昔の話で恐縮ですが、この手の本は1982年に、八重洲出版の整備本を買ったのが私の初体験です。
2015年版と1982年版
藤下氏はその時にもしっかり編集にかかわっています。で、当時の整備本との決定的な違いは、
『ホイール組みの扱い』
です。現行版ではホイール組みに触れていませんが、1982年版では詳細に触れています。かつては、手組ホイールという言葉は存在しなかったわけで、ホイールが必要になったら店で組むか自分で組む、というのがごく普通の時代でもありましたが、時代は変わりました。ホイールは結局のところ、重要保安部品。そんなわけで著者に抑制心が働いているのでしょうか。だとすれば、それは一つの見識ではあります。
それでもホイールを組む、ということであれば、まずは定評のあるリムを選択し、一般的な組み方を試すのが良いと思います。いろいろ経験を積んで、ホイールの構造や、駆動時や制動時にホイール各部にかかる力関係を正しく理解、または体得している人がたとえばイレギュラーなホイール組に挑戦するのは悪くありませんが、リヤ・ホイールをラジアル組にすることがなぜダメなのか即答できないような人は、イレギュラーなホイール組に挑戦するのはやめた方が良いかもしれません。そういう意味でも、メカニックの大ベテランである著者は、ホイール組に関しては信頼できるプロに任せるべき、と考えているのでしょう。

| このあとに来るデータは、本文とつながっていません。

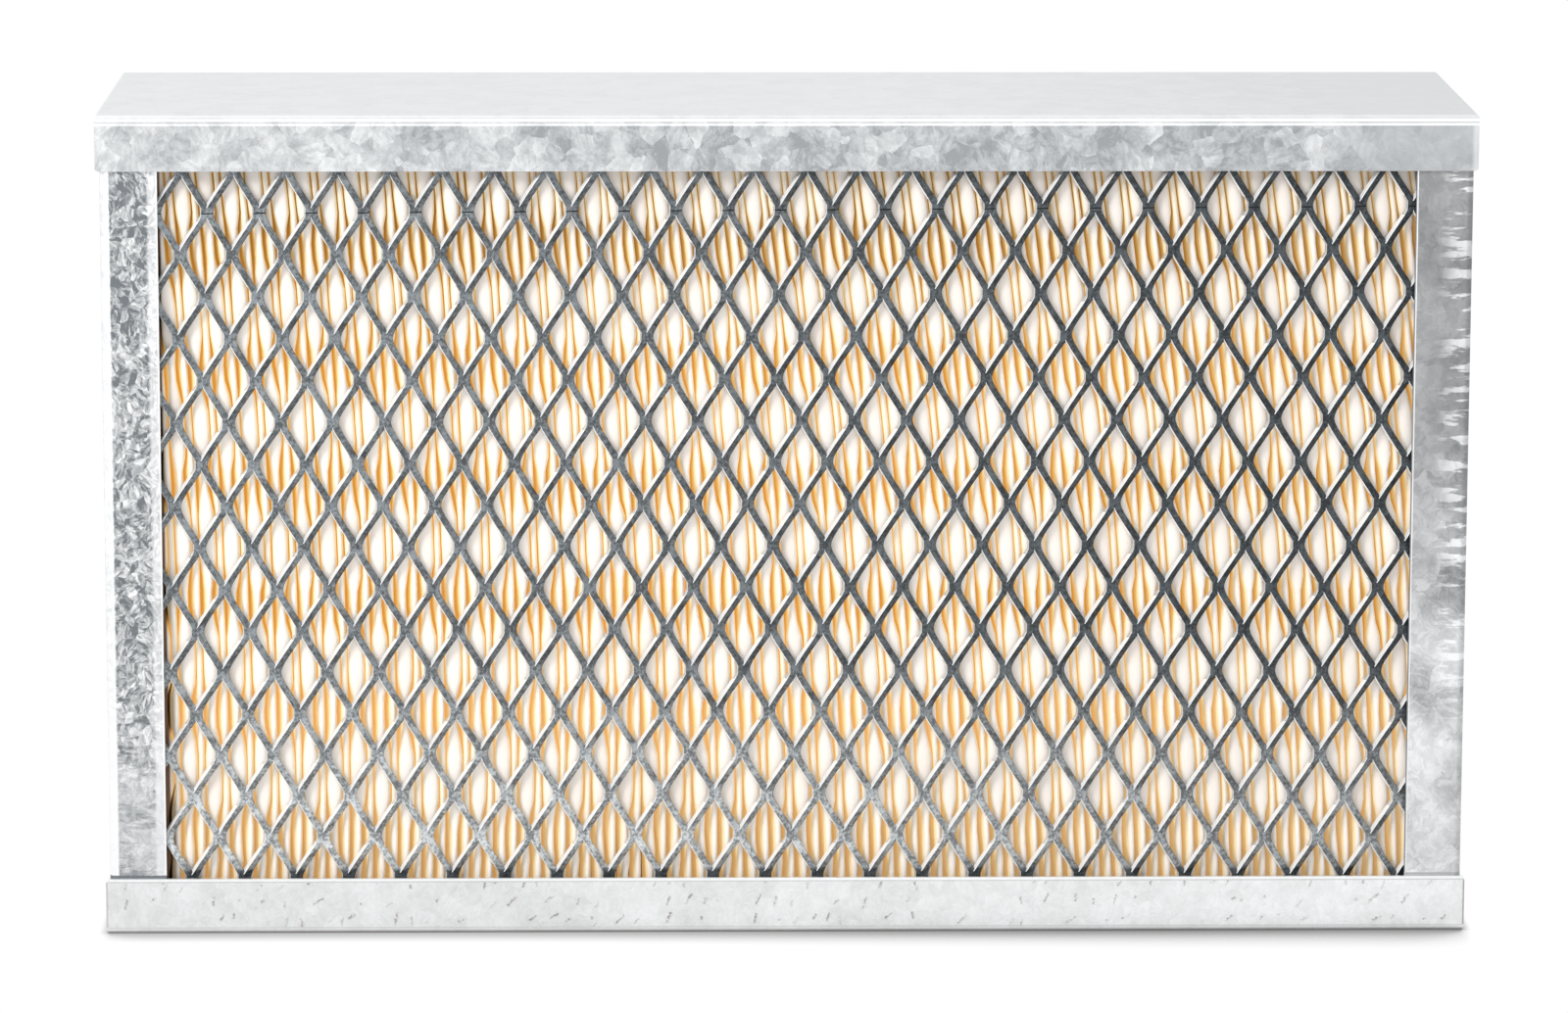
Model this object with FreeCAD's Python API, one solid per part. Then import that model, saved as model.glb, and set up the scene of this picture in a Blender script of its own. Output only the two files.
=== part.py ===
"""Panel air filter: a folded sheet frame, two expanded screens and a pleated paper pack.

+Z is up, the inlet face looks towards -Y and the part stands on Z = 0, centred in X and Y.
All lengths are in millimetres.
"""

import itertools
import math
import os

import FreeCAD
import Part

Vec = FreeCAD.Vector

# Overall sizes
WIDTH = 333.0
HEIGHT = 202.0
DEPTH = 95.0
GASKET_THICKNESS = 6.0

# Folded sheet frame
SHEET = 0.9
CAP_LIP = 13.8
CAP_END_TAB = 11.2
CAP_FOLD_RADIUS = 1.1
CAP_CORNER_RADIUS = 0.9
SIDE_LIP = 13.9
SIDE_FOLD_RADIUS = 1.6

# Expanded screens: one node of each mesh lies at node_x, node_z, and the rim is behind the lips
SCREEN_DEPTH = 2.8
SCREEN_SIDE_CLEARANCE = 0.8
SCREEN_RIM = 1.0
FRONT_MESH = {"pitch_x": 12.7, "pitch_z": 20.57, "strand": 1.7, "node_x": -1.3, "node_z": 96.5}
REAR_MESH = {"pitch_x": 25.4, "pitch_z": 41.0, "strand": 2.4, "node_x": 6.35, "node_z": 6.5}

# Pleated paper pack
PLEAT_PITCH = 2.93
PAPER = 0.6
FOLD_DEPTH = 0.9
SEALANT_BED = 5.0
GLUE_STRIP = 1.5

# Gasket ring on the outlet face
GASKET_WIDTH = 10.0

# Planes that follow from the sizes
FRONT = -DEPTH / 2
REAR = DEPTH / 2 - GASKET_THICKNESS
SIDE_FACE = WIDTH / 2 - SHEET
SIDE_INNER = SIDE_FACE - SHEET
FLOOR = SHEET
CEILING = HEIGHT - SHEET
WINDOW_X = SIDE_FACE - SIDE_LIP
WINDOW_LOW = CAP_LIP
WINDOW_HIGH = HEIGHT - CAP_LIP
FRONT_RIDGE = FRONT + 2 * SHEET
FRONT_FLAT = FRONT_RIDGE + SCREEN_DEPTH
REAR_RIDGE = REAR - 2 * SHEET
REAR_FLAT = REAR_RIDGE - SCREEN_DEPTH
PACK_X = SIDE_INNER - GLUE_STRIP
PACK_LOW = FLOOR + SEALANT_BED
PACK_HIGH = CEILING - SEALANT_BED


def block(x_range, y_range, z_range):
    """Return the box between two limits on each axis."""
    low, high = zip(x_range, y_range, z_range)
    size = [b - a for a, b in zip(low, high)]
    return Part.makeBox(size[0], size[1], size[2], Vec(*low))


def round_edges(shape, radius, chosen):
    """Return the shape with a fillet on each edge for which chosen(start, end) is true."""
    edges = [e for e in shape.Edges if len(e.Vertexes) == 2]
    return shape.makeFillet(radius, [e for e in edges if chosen(*(v.Point for v in e.Vertexes))])


def both_at(axis, place):
    """Return a test that is true for an edge whose two ends lie at one place on an axis."""
    return lambda a, b: abs(a[axis] - place) < 1e-6 and abs(b[axis] - place) < 1e-6


def upright_at(x):
    """Return a test that is true for an upright edge at one place on the X axis."""
    return lambda a, b: both_at(0, x)(a, b) and abs(a.y - b.y) < 1e-6


def mirrored_x(shape):
    """Return the copy on the other side of the part's middle plane."""
    return shape.mirror(Vec(0, 0, 0), Vec(1, 0, 0))


def mirrored_z(shape):
    """Return the copy on the other side of half height."""
    return shape.mirror(Vec(0, 0, HEIGHT / 2), Vec(0, 0, 1))


def face_of(points):
    """Return the flat face inside a closed outline."""
    return Part.Face(Part.makePolygon(list(points) + [points[0]]))


def top_cap():
    """Fold a pan over the top: web, front lip, rear lip and two shorter end tabs."""
    half = WIDTH / 2
    pan = round_edges(
        block((-half, half), (FRONT, REAR), (WINDOW_HIGH, HEIGHT)), CAP_FOLD_RADIUS, both_at(2, HEIGHT)
    )
    lip_foot = 2 * WINDOW_HIGH - HEIGHT
    pan = pan.cut(block((-SIDE_FACE, SIDE_FACE), (FRONT + SHEET, REAR - SHEET), (lip_foot, CEILING)))
    tab_end = HEIGHT - CAP_END_TAB
    pan = pan.cut(block((-WIDTH, WIDTH), (FRONT + SHEET, REAR - SHEET), (lip_foot, tab_end)))
    low, side = both_at(2, WINDOW_HIGH), lambda a, b: abs(a.x - b.x) < 1e-6 and abs(a.x) > SIDE_FACE
    return round_edges(pan, CAP_CORNER_RADIUS, lambda a, b: low(a, b) and side(a, b))


def right_side_channel():
    """Fold a channel that stands between the caps, with its lips behind theirs."""
    span = (FLOOR, CEILING)
    outer = block((WINDOW_X, SIDE_FACE), (FRONT + SHEET, REAR - SHEET), span)
    outer = round_edges(outer, SIDE_FOLD_RADIUS, upright_at(SIDE_FACE))
    inner = block((WINDOW_X - 1, SIDE_INNER), (FRONT_RIDGE, REAR_RIDGE), span)
    return outer.cut(round_edges(inner, SIDE_FOLD_RADIUS - SHEET, upright_at(SIDE_INNER)))


def lattice_lines(first, step, low, high):
    """Return the places first + i * step that lie between two limits, with their numbers i."""
    numbers = range(math.ceil((low - first) / step), math.floor((high - first) / step) + 1)
    return [(i, first + i * step) for i in numbers]


def inset(outline, distance):
    """Move each side of a convex outline, which runs clockwise in X and Z, inwards."""
    sides = []
    for (x0, z0), (x1, z1) in zip(outline, outline[1:] + outline[:1]):
        length = math.hypot(x1 - x0, z1 - z0)
        nx, nz = (z1 - z0) / length, (x0 - x1) / length
        sides.append((nx, nz, nx * x0 + nz * z0 + distance))
    corners = []
    for (a, b, c), (d, e, f) in zip(sides[-1:] + sides[:-1], sides):
        cross = a * e - b * d
        corners.append(((c * e - b * f) / cross, (a * f - c * d) / cross))
    return corners


def openings(mesh, half_x):
    """Return outline and hole of each whole or halved opening that shows between the lips."""
    reach_x, reach_z = mesh["pitch_x"] / 2, mesh["pitch_z"] / 2
    columns = lattice_lines(mesh["node_x"], reach_x, SCREEN_RIM - half_x, half_x - SCREEN_RIM)
    rows = lattice_lines(mesh["node_z"], reach_z, FLOOR + SCREEN_RIM, CEILING - SCREEN_RIM)
    pairs = []
    for (i, x), (k, z) in itertools.product(columns, rows):
        left, right = max(x - reach_x, columns[0][1]), min(x + reach_x, columns[-1][1])
        low, high = max(z - reach_z, rows[0][1]), min(z + reach_z, rows[-1][1])
        corners = [c for c in ((left, z), (x, high), (right, z), (x, low)) if c != (x, z)]
        if (i + k) % 2 == 0 or len(corners) < 3:
            continue
        outline = [(round(u, 6), round(w, 6)) for u, w in corners]
        hole = inset(outline, mesh["strand"] / 2)
        across, up = zip(*hole)
        shows = min(across) < WINDOW_X and max(across) > -WINDOW_X
        if shows and min(up) < WINDOW_HIGH and max(up) > WINDOW_LOW:
            pairs.append((outline, hole))
    return pairs


def rim_outline(outlines):
    """Chain the sides that only one opening has into the closed outline of them all."""
    sides = {}
    for outline in outlines:
        for start, end in zip(outline, outline[1:] + outline[:1]):
            key = frozenset((start, end))
            if key in sides:
                del sides[key]
            else:
                sides[key] = (start, end)
    follow = dict(sides.values())
    outline = [min(follow)]
    while follow[outline[-1]] != outline[0]:
        outline.append(follow[outline[-1]])
    return outline


def screen(mesh, ridge_y, flat_y):
    """Build a screen whose strands rise from a flat side to a ridge between the openings."""
    half_x = SIDE_INNER - SCREEN_SIDE_CLEARANCE
    outlines, holes = zip(*openings(mesh, half_x))
    border = [(-half_x, FLOOR), (half_x, FLOOR), (half_x, CEILING), (-half_x, CEILING)]

    def at(points, y):
        return [Vec(x, y, z) for x, z in points]

    def pierced(outlines, y):
        wires = [Part.makePolygon(at(o, y) + at(o[:1], y)) for o in outlines]
        return Part.makeFace(wires, "Part::FaceMakerBullseye")

    faces = [pierced([border, rim_outline(outlines)], ridge_y), pierced([border, *holes], flat_y)]
    for upper, lower in [(border, border), *zip(outlines, holes)]:
        ridge, flat = at(upper, ridge_y), at(lower, flat_y)
        for i in range(len(ridge)):
            faces.append(face_of([ridge[i - 1], ridge[i], flat[i], flat[i - 1]]))
    shell = Part.makeShell(faces)
    shell.sewShape()
    solid = Part.makeSolid(shell)
    if solid.Volume < 0:
        solid.reverse()
    return solid


def pleated_media():
    """Fold the paper to and fro between the screens, with flat crests on both sides."""
    count = round(2 * PACK_X / PLEAT_PITCH)
    pitch = 2 * PACK_X / count
    valley, inner_crest = REAR_FLAT - FOLD_DEPTH, FRONT_FLAT + FOLD_DEPTH
    front_side, rear_side = [], []
    for i in range(count):
        left = -PACK_X + i * pitch
        crest = left + pitch / 2
        front_side += [(left, valley), (crest - PAPER, FRONT_FLAT), (crest + PAPER, FRONT_FLAT)]
        rear_side += [(left + PAPER, REAR_FLAT), (crest, inner_crest), (left + pitch - PAPER, REAR_FLAT)]
    front_side.append((PACK_X, valley))
    outline = front_side + [(PACK_X, REAR_FLAT)] + rear_side[::-1] + [(-PACK_X, REAR_FLAT)]
    return face_of([Vec(x, y, PACK_LOW) for x, y in outline]).extrude(Vec(0, 0, PACK_HIGH - PACK_LOW))


def main():
    """Write one file for each piece of the part."""
    cap = top_cap()
    channel = right_side_channel()
    bed = block((-SIDE_INNER, SIDE_INNER), (FRONT_FLAT, REAR_FLAT), (PACK_HIGH, CEILING))
    glue = block((PACK_X, SIDE_INNER), (FRONT_FLAT, REAR_FLAT), (PACK_LOW, PACK_HIGH))
    ring_x = WINDOW_X + GASKET_WIDTH
    gasket_top = block((-ring_x, ring_x), (REAR, DEPTH / 2), (WINDOW_HIGH, WINDOW_HIGH + GASKET_WIDTH))
    gasket_right = block((WINDOW_X, ring_x), (REAR - SHEET, DEPTH / 2), (WINDOW_LOW, WINDOW_HIGH))
    pieces = {
        "top_cap": cap,
        "bottom_cap": mirrored_z(cap),
        "left_side_channel": mirrored_x(channel),
        "right_side_channel": channel,
        "front_screen": screen(FRONT_MESH, FRONT_RIDGE, FRONT_FLAT),
        "rear_screen": screen(REAR_MESH, REAR_RIDGE, REAR_FLAT),
        "pleated_media": pleated_media(),
        "top_sealant_bed": bed,
        "bottom_sealant_bed": mirrored_z(bed),
        "left_glue_strip": mirrored_x(glue),
        "right_glue_strip": glue,
        "gasket_top": gasket_top,
        "gasket_bottom": mirrored_z(gasket_top),
        "gasket_left": mirrored_x(gasket_right),
        "gasket_right": gasket_right,
    }
    os.makedirs("parts", exist_ok=True)
    for name, shape in pieces.items():
        shape.exportStep("parts/" + name + ".step")


main()
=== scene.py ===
"""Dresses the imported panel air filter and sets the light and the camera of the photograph.

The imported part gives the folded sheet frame, the sealant and the gasket. This file gives them
their finishes and makes the expanded screens and the embossed, pleated paper in full detail.
Sizes in the classes are in millimetres. Meshes, and numbers inside a node tree, are in metres.
"""

from __future__ import annotations

import functools
import logging
import math
from collections.abc import Iterable
from dataclasses import dataclass, field
from enum import Enum
from typing import Any

import bmesh
import bpy
import numpy as np
from mathutils import Matrix, Vector

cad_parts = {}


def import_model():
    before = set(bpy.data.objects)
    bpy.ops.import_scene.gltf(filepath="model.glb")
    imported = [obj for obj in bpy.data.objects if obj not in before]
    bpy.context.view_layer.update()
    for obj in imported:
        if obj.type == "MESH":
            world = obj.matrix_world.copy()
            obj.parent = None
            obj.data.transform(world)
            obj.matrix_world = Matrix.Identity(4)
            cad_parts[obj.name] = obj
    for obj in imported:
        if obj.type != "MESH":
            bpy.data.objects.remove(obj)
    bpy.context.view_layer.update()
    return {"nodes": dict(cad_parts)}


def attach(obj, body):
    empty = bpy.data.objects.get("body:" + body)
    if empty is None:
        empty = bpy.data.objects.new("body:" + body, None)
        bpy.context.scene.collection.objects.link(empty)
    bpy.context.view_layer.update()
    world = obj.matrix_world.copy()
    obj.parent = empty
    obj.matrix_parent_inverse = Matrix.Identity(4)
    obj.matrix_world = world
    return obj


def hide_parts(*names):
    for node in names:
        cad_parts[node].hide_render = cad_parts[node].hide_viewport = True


LOG = logging.getLogger("air_filter")
MM = 0.001
NUMBER, VECTOR = "NodeSocketFloat", "NodeSocketVector"
Rgb = tuple[float, float, float]
Range = tuple[float, float]
Material, Mesh, Object = bpy.types.Material, bpy.types.Mesh, bpy.types.Object
NodeTree, Node, Socket = bpy.types.NodeTree, bpy.types.Node, bpy.types.NodeSocket
BLACK: Rgb = (0.0, 0.0, 0.0)

# Places that several classes share
FRONT_LIP = (-45.0, -45.8)
PAPER_FRONT, PAPER_REAR = -42.9, 36.9
PAPER_HALF_WIDTH = 163.2
PAPER_LOW, PAPER_HIGH = 5.9, 196.1
SCREEN_LOW, SCREEN_HIGH = 0.9, 201.1


def linear(red: int, green: int, blue: int) -> Rgb:
    """Turn a screen colour into the linear colour that a shader works with.

    Args:
        red: Red from 0 to 255.
        green: Green from 0 to 255.
        blue: Blue from 0 to 255.

    Returns:
        The three linear values from 0 to 1.
    """
    parts = (value / 255 for value in (red, green, blue))
    return tuple(p / 12.92 if p <= 0.04045 else ((p + 0.055) / 1.055) ** 2.4 for p in parts)


class Side(Enum):
    """The two faces of the filter, with the direction of their outward normal along Y."""

    INLET = -1
    OUTLET = 1


class Axis(Enum):
    """The axes that the tone of a sheet changes along."""

    ACROSS = 0
    UP = 2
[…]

あそうそう、82年版では旅行用自転車もちゃんと扱っていました。
完全脱線 ・ ・ ・ 実は、藤下氏の名前をサイスポで初めて見たのが1977年。というか、4年ほど経って大学生になってから読み返して気が付いたのですが、パーツや自転車の繊細な点描が多く掲載された読者投稿のイラスト・コーナーで、とても個性的な線画が採用されているんですね。評点も突出していて99点。ものすごく手先が器用な人なのでしょう。すでに還暦を迎えたそんな大ベテランが整備本のような面倒で細かくて辛い仕事をきちっとやる、というあたりに凄みを感じます。
なお、藤下氏といえば、1980年台前半のサイスポ紙面をにぎわせた編集部三羽烏(と勝手に命名)、松本敦、小林徹夫、藤下雅裕の、あの藤下氏。昔から乗り続けている中年の諸姉諸兄にはなじみの深い方です。あのころは今と比べてサイスポの紙が粗悪でしたが、雑誌が活き活きしていた時代でした。